Brandom, for example, argues that we really do not need desire as a premise in the practical syllogism because such syllogisms can involve material, rather than formal, inferences. That is, reasoning from “I am going out today” to “therefore I shall take a shower” is perfectly legitimate; we do not need to insert the extra premise that “I want to be clean around other people”; the premise is already implied, insofar as another premise (e.g., “I want to be dirty around other people”) is lacking. But I don’t think this sort of argument against the BDI theory is right. That the inference goes through in this case shows something about my motivational states (broadly construed), e.g., that I belong to a culture where regular showering is expected. Were I from a culture where it is not, to be sure, my regular showering would require a further explanation. But this does not mean that, in the first case, the postulate of a “desire” is mistaken. It means only that crude BDI theories, ones that take the beliefs and desires that enter into an action as necessarily occurrent states, are mistaken. Dispositional desires may well play a role; it is only that, against a social background in which the disposition in question is assumed, the particular disposition in question is not informative or particularly worth mentioning. But the disposition is still needed as part of the explanation of my action, even though we can easily leave it off when talking to other members of our society. It cannot be eliminated in favor simply of the background existence of social convention, or my recognition of the convention.

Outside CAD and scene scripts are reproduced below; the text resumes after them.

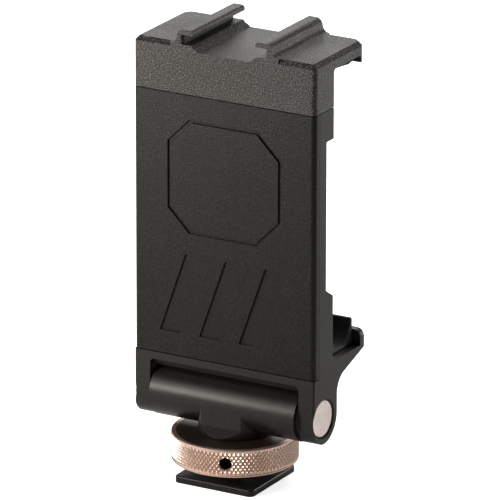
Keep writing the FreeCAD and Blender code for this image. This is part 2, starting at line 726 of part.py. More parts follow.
def make_spring(name, centre):
    """A coil of short straight runs of six-sided wire, which keeps its many turns light."""
    wire = S.spring_wire.value / 2
    radius = ROD_R.value + S.spring_clearance.value + wire
    base = SPRING_BOTTOM.value + wire
    height = BUSHING_BOTTOM.value - wire - base
    count = round(S.spring_turns.value) * COIL_STEPS
    rings = []
    for i in range(count + 1):
        turn = math.tau * i / COIL_STEPS
        ring = []
        for side in range(WIRE_SIDES):
            angle = math.tau * side / WIRE_SIDES
            reach = radius + wire * math.sin(angle)
            ring.append(FreeCAD.Vector(centre[0].value + reach * math.cos(turn),
                                       centre[1].value + reach * math.sin(turn),
                                       base + height * i / count + wire * math.cos(angle)))
        rings.append(ring)
    faces = [flat_face(rings[0]), flat_face(rings[-1])]
    for low, high in zip(rings, rings[1:]):
        for side in range(WIRE_SIDES):
            following = (side + 1) % WIRE_SIDES
            faces.append(flat_face([low[side], low[following], high[following]]))
            faces.append(flat_face([low[side], high[following], high[side]]))
    spring = doc.addObject("Part::Feature", name)
    spring.Label = name
    spring.Shape = Part.Solid(Part.Shell(faces))
    NODES.append(spring)


def flat_face(corners):
    return Part.Face(Part.makePolygon(corners + corners[:1]))


# Screws from the back that hold the front cover

def make_cover_screws():
    head = S.cover_screw_head.value / 2
    shank = S.cover_screw_diameter.value / 2
    seat = SEAT.value - S.cover_screw_head_height.value
    tip = COVER_BACK.value - S.cover_screw_bite.value
    screws = []
    for x in (-SCREW_X.value, SCREW_X.value):
        for z in SCREW_HEIGHTS:
            away = FreeCAD.Vector(0, 1, 0)
            screw = Part.makeCylinder(head, SEAT.value - seat, FreeCAD.Vector(x, seat, z.value), away)
            screws.append(screw.fuse(
                Part.makeCylinder(shank, seat - tip, FreeCAD.Vector(x, tip, z.value), away)))
    group = doc.addObject("Part::Feature", "cover_screws")
    group.Label = "cover_screws"
    group.Shape = Part.makeCompound(screws)
    NODES.append(group)


# Rubber pads that touch the phone

def make_pads():
    wide = S.pad_width / 2
    jaw_pad = new_body("jaw_pad")
    crest = HOOK_INNER - S.jaw_pad_crest
    extrude(jaw_pad, "form", "YZ", -wide, wide, [[
        (SEAT, ARM_UNDER - S.hook_inner_round), (SEAT + S.hook_inner_round, ARM_UNDER),
        (HOOK_INNER - S.hook_inner_round, ARM_UNDER), (HOOK_INNER, ARM_UNDER - S.hook_inner_round),
        (HOOK_INNER, ARM_UNDER - S.jaw_pad_crest), (crest, ARM_UNDER - S.jaw_pad_thickness),
        (crest - S.jaw_pad_crest_width, ARM_UNDER - S.jaw_pad_crest),
        (SEAT + S.jaw_pad_slope, ARM_UNDER - S.jaw_pad_root - S.hook_inner_round / 2),
        (SEAT, ARM_UNDER - S.jaw_pad_root - S.hook_inner_round)]])
    ledge_pad = new_body("ledge_pad")
    top = S.ledge_floor + S.ledge_pad_height
    extrude(ledge_pad, "form", "YZ", -wide, wide, [[
        (SEAT, S.ledge_floor), (LEDGE_LIP_INNER, S.ledge_floor), (LEDGE_LIP_INNER, top),
        (LEDGE_LIP_INNER - S.ledge_pad_tip, top),
        (LEDGE_LIP_INNER - S.ledge_pad_tip - S.ledge_pad_run, S.ledge_floor + S.ledge_pad_root,
         -S.ledge_pad_curve),
        (SEAT, S.ledge_floor + S.ledge_pad_root)]])
    back_pad = new_body("back_pad")
    half = S.back_pad_width / 2
    extrude(back_pad, "sheet", "XZ", SEAT, SEAT + S.back_pad_thickness,
            [box_loop(-half, half, S.ledge_floor + S.back_pad_rise, BODY_TOP - S.back_pad_drop)])
    round_edges(back_pad, "corners", S.back_pad_corner, lambda m, t: along_y(t))


make_upper_jaw()
make_front_cover()
make_clamp_body()
make_hinge_barrel()
make_hinge_fasteners()
make_foot_group()
make_wheel()
make_guide("right", ROD_X)
make_guide("left", -ROD_X)
make_cover_screws()
make_pads()
doc.recompute()

for item in doc.Objects:
    if "Invalid" in item.State or "Error" in item.State:
        raise RuntimeError(f"{item.Name} failed: {item.State}")

for node in NODES:
    shape = node.Shape
    if shape.isNull() or not shape.isValid():
        raise RuntimeError(f"{node.Label} has no valid shape")
    shape.exportStep(f"parts/{node.Label}.step")
    print(node.Label, len(shape.Solids), round(shape.Volume, 1))
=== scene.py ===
"""Looks of the cold shoe phone mount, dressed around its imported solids."""

import json
import logging
import math
from collections.abc import Callable
from dataclasses import dataclass, field
from enum import Enum

import bpy
from mathutils import Matrix, Vector

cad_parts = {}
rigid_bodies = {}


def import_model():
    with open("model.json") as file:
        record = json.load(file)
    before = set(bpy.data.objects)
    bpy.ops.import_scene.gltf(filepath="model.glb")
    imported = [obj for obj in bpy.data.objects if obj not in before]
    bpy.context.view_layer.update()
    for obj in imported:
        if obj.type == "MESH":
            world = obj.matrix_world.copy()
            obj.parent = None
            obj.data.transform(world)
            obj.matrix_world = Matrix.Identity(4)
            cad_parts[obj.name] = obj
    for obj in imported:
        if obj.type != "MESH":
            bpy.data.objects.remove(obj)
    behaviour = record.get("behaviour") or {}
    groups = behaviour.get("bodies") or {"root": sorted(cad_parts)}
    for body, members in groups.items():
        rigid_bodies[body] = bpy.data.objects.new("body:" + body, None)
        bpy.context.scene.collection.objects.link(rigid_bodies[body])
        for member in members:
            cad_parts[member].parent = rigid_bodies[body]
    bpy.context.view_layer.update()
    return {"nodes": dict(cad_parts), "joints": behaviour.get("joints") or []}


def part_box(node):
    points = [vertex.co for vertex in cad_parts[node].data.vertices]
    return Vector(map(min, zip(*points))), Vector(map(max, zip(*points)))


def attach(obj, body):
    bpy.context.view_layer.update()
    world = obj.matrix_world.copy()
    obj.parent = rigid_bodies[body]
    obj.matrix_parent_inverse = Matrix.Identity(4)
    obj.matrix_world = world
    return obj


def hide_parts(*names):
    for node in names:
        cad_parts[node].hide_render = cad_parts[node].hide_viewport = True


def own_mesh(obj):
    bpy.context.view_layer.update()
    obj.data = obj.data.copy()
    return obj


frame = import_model()

LOG = logging.getLogger("phone_mount")
MM = 0.001
# how near two places count as the same
TOLERANCE = 0.02 * MM
# how near two vertices are merged
MERGE_GAP = 0.002 * MM
# faces that turn by less than this become one
FLAT_ANGLE = math.radians(0.6)
# edges that turn by more than this are broken
SHARP_ANGLE = math.radians(24.0)
# edges that turn by less than these are shaded smooth
MACHINED_SMOOTH = math.radians(38.0)
TURNED_SMOOTH = math.radians(30.0)
COIL_SMOOTH = math.radians(50.0)
KNURL_SMOOTH = math.radians(18.0)
# how strongly the large faces set the shading of rounded edges
FLAT_WEIGHT = 90
PIN_STEPS = 64
PAD_EDGE = 0.3 * MM
PAD_EDGE_STEPS = 3
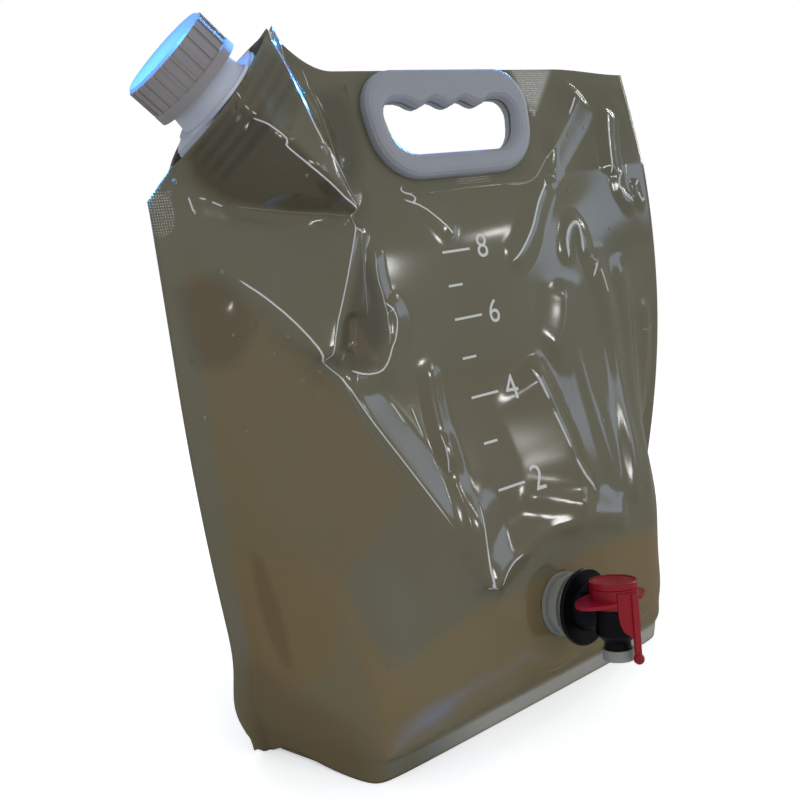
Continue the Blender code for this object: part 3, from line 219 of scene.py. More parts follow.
def filmMaterial(name):
    # Smoky co-extruded PE film, blown and heat sealed: it gives the eye crisp gloss over a
    # milky olive depth, with a fine diamond emboss wherever the sealing bars pressed it.
    # Its crease crests and the emboss's raised points are painted near-white, a painted highlight
    gloss = [filmLook[key] for key in ("roughness", "alpha", "specular", "ior")]
    made, tree, shader = plainMaterial(name, filmLook["colour"], *gloss)
    tone = addNode(tree, "ShaderNodeAttribute", attribute_name="tone")
    parts = addNode(tree, "ShaderNodeSeparateColor", {0: tone.outputs["Color"]})
    place = addNode(tree, "ShaderNodeTexCoord")
    cloud = addNode(tree, "ShaderNodeTexNoise", {"Vector": place.outputs["Object"]}, Detail=3.0)
    cloud.inputs["Scale"].default_value = 1000 / filmLook["cloudWidth"]
    base = addNode(tree, "ShaderNodeMix", {0: cloud.outputs["Fac"]}, data_type="RGBA")
    base.inputs[6].default_value = toLinear(filmLook["colour"])
    base.inputs[7].default_value = toLinear(filmLook["cloud"])
    warm = addNode(tree, "ShaderNodeMix", {0: parts.outputs["Red"], 6: base.outputs[2]}, data_type="RGBA")
    warm.inputs[7].default_value = toLinear(filmLook["warm"])
    dark = addNode(tree, "ShaderNodeMix", {0: parts.outputs["Green"], 6: warm.outputs[2]}, data_type="RGBA")
    dark.inputs[7].default_value = toLinear(filmLook["dark"])
    pale = addNode(tree, "ShaderNodeMix", {0: parts.outputs["Blue"], 6: dark.outputs[2]}, data_type="RGBA")
    pale.inputs[7].default_value = toLinear(filmLook["pale"])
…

For one thing, not everyone accepts social conventions; for another, there is no reason to think that just because something is a social convention, it cannot be a desire—many, if not most, of our desires are conventional in nature.

Positing a state—occurrent or dispositional—that is both goal directed and irreducible to either beliefs or social conventions or simply commitments (a disposition to keep my promises, for example, cannot be explained simply by reference to my beliefs that I have made commitments) seems necessary to the explanation of actions.